No es la primera vez y supongo que tampoco la última que traigo a estas líneas la disposición (o no) de la sociedad vasca para embarcarse en un proceso que concluya con la profundización de su autogobierno. Fíjense que lo nombro con semejante ambigüedad para abarcar todo el espectro que va desde la simple chapa y pintura al Estatuto de Gernika (¿qué pasa con el Amejoramiento?) hasta la consecución de la soberanía plena y, en el centímetro siguiente, la declaración de independencia. Y no hago el planteamiento en el vacío ni en hipótesis. Es decir, que no me refiero a lo que anide allá en el fondo de los corazones, sino a la presteza para ponerse manos a la obra aquí y ahora, con todo lo que implicaría. Pisar mucho —muchísimo— la calle, por ejemplo.
Doy por hecho que hay un número nada desdeñable de personas que están por la labor y se aplicarían a la tarea sin perder un segundo. Dudo mucho, sin embargo, que se acerquen a la cantidad mínima para articular un movimiento, no ya con garantías de éxito, sino con el músculo suficiente como para no embarrancar en el primer risco. Insisto en que esto no es cuestión de unas pegatinas pintureras ni de ponerse las zapatillas tres o cuatro días al año.

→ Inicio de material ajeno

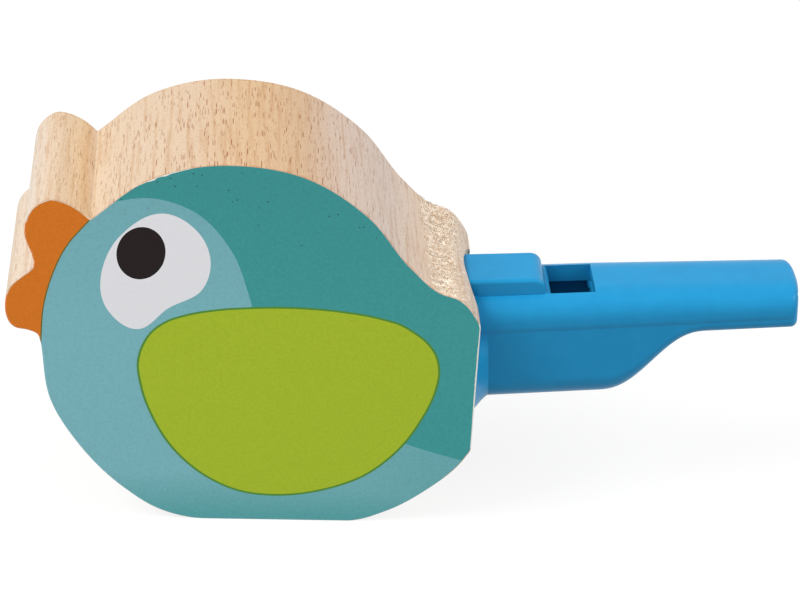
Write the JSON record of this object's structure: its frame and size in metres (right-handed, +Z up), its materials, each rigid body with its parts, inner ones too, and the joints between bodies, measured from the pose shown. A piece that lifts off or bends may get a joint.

Añado inmediatamente que el hecho de que ahora mismo ni siquiera se atisbe lo que describo no implica que mañana o pasado no sea una realidad. Catalunya y Escocia —o el mismo fenómeno Podemos en España— nos han enseñado que en un puñado de meses se puede pasar de una aparente pachorra social a ser un gran quebradero de cabeza para los amos del calabozo. ¿Acabará ocurriendo algo similar aquí? No hago apuestas.